Photo by Rick Wolcott, UMNS.
Aubrey Lucas outlines a campaign to increase Africa University’s endowment fund to $100 million during a Sept. 12 banquet celebrating the work of longtime supporter and board member Maggie Jackson.By Vicki Brown and Rick Wolcott, United Methodist News Service
A campaign to increase Africa University’s endowment fund to $100 million, as well as raise some additional funds for capital development, entered its public phase Sept. 12.
The Campaign for Africa University, a four-year effort to raise $50 million, was unveiled at a banquet celebrating the work of longtime supporter and board member Maggie Jackson, who is retiring from the board.
“We will be successful in this campaign for Africa University because the funds are needed to sustain our move toward greater distinction. We will be successful because Africa and the world need the graduates from Africa University, and we will be successful because we United Methodists have come to love and be proud of our Africa University,” said Aubrey Lucas, chair of the campaign.
Lucas said the campaign will provide much-needed scholarships, funding for faculty chairs and for research support to help attract faculty.
“Another component of this campaign will upgrade our teaching and research facilities as well as our fast-changing technology,” Lucas said.
James Salley, AU’s associate vice chancellor for Institutional Development, told the Advisory Development Committee on Sept. 10 that $26.2 million in cash and pledges had been already been committed for the campaign.
The current endowment for the university is $63.4 million, Salley told the committee members. An endowment fund keeps the principal amount intact while the investment income is available for use, which allows donations to have an impact over a longer period than if spent all at once.
A $100 million endowment would transform the campus of the United Methodist university in Zimbabwe, said Munashe Furusa, Africa University’s vice chancellor.
“It is my hope that the campaign will make possible new facilities and buildings, scholarships and endowed chairs that will enhance the university’s effectiveness in teaching and learning, research and innovation, and provide spaces for each student’s interaction and engagement,” Furusa said.
While the campaign began specifically to boost the endowment, Salley said the decision was made to seek additional donations for building and property improvements because of the age of many buildings on campus.
Salley added that this would be the first churchwide fundraising campaign for Africa University, since previous campaigns have mostly been at the conference level. The university will celebrate its 25thanniversary in March.

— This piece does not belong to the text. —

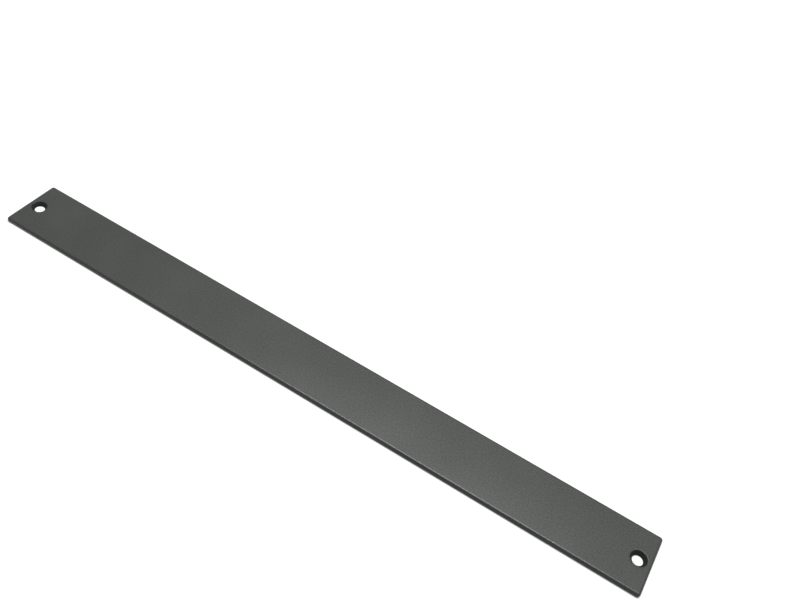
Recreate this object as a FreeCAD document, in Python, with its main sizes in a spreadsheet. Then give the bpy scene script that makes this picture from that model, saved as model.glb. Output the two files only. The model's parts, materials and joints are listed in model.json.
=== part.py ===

The Rev. Lloyd Rollins, who has been spearheading the silent phase of the campaign, said that the wear and tear of 25 years, coupled with an annual increase in the student body until this year, meant the campus had not kept up with its building needs.
A significant portion of the funds already raised for the campaign has come from United Methodist annual conferences, Salley said. As the campaign enters the public phase, donations will be sought from major individual contributors.

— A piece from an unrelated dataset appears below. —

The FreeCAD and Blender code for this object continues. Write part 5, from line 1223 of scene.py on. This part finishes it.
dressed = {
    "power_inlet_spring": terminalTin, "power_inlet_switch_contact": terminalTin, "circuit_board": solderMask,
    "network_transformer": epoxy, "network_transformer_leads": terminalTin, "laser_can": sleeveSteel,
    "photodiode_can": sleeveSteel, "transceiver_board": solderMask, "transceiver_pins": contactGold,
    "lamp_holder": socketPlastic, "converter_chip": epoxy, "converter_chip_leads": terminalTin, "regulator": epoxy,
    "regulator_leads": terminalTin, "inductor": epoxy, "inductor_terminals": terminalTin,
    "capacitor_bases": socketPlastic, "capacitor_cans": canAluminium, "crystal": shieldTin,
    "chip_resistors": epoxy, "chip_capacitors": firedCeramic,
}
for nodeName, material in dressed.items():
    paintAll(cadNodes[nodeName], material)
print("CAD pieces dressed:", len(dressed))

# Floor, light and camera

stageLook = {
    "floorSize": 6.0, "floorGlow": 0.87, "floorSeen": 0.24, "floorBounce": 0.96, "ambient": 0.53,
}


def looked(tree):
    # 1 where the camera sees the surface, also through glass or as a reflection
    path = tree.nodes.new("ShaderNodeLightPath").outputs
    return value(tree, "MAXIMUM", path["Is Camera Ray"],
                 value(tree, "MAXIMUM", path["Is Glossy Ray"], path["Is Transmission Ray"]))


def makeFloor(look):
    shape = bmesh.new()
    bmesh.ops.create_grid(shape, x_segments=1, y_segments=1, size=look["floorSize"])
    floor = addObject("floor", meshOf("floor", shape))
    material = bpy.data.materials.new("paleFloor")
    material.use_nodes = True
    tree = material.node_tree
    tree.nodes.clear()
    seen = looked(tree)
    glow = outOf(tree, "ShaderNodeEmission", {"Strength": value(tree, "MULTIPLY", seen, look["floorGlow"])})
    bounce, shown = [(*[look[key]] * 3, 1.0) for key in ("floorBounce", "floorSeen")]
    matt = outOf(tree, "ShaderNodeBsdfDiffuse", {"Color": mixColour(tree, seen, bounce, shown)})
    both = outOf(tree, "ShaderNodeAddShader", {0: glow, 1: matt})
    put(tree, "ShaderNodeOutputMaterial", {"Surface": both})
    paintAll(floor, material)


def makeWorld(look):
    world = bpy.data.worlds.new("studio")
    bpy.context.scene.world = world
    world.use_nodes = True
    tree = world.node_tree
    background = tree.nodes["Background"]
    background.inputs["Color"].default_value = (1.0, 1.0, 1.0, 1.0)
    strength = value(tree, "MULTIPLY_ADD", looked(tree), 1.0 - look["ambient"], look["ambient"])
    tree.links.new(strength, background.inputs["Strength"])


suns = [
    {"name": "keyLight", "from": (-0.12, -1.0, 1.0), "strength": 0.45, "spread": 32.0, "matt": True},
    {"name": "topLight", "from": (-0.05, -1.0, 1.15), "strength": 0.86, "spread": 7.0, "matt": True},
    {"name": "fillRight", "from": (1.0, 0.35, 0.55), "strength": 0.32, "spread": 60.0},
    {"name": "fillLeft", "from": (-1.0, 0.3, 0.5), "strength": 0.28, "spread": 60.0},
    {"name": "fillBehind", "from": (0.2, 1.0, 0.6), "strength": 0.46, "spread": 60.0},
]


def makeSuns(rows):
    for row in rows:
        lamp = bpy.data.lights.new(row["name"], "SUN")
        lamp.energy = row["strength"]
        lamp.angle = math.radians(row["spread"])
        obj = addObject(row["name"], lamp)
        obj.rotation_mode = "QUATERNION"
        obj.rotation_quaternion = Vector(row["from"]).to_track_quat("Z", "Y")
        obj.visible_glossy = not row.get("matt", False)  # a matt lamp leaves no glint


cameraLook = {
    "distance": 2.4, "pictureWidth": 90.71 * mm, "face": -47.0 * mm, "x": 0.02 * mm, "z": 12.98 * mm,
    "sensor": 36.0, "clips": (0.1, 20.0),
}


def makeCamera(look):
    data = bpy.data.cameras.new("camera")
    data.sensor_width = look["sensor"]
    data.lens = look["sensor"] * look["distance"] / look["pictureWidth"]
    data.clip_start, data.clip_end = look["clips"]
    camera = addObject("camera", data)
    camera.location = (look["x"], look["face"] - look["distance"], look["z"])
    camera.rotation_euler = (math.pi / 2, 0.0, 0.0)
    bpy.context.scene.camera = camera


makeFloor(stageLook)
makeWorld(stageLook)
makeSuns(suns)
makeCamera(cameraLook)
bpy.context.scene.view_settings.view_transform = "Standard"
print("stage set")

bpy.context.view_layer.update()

The campaign plans call for about $12 million to be raised through planned giving, such as legacy donors.
Partners in the campaign include The United Methodist Church Foundation and The United Methodist Church Development Center. Salley said those partners know the university and the church in a way that outside fundraisers would not.
Byrd Bonner, president of The United Methodist Church Foundation, cautioned the development committee to think of more than wealthy donors.
“This is not on the backs of the wealthy alone, but on all who love the university,” Bonner said.
Salley reported on other fundraising efforts to the Advisory Development Committee.
Salley said apportionment fund receipts for 2016 are at $963,548, as of July -- 42 percent of the expected funds donated annually by local United Methodist churches. Last year, 31 of 56 annual conferences gave 100 percent of their apportionment fund ask for Africa University.
Income for 2016 so far includes $575,451 from the Special Projects Fund; $317,706 from the Direct Scholarship Fund; $619,938 from the Endowment Fund.
Salley also reported that the Ubuntu Retreat Center, a $1 million project funded by the West Michigan Conference, is complete and has been housing guests. He told committee members some of them would be able to stay at the center if they attend the 25th anniversary celebration for the university in March 2017.
The center has 24 double rooms, as well as two conference rooms and an Internet café.
In addition, a number of annual conferences completed significant fundraising efforts for Africa University this year, Salley reported.
The Mississippi Conference raised nearly $1.4 million for scholarship endowments. Illinois Great Rivers raised $1 million for scholarship endowments, and the Indiana Conference has raised $1.3 million of a $1.6 million campaign for an endowed chair and scholarship for agriculture.
The Louisiana Conference has raised $454,000 toward a $1 million campaign for scholarships, and the Upper New York Conference has received more than $400,000 toward a $1 million scholarship endowment fund.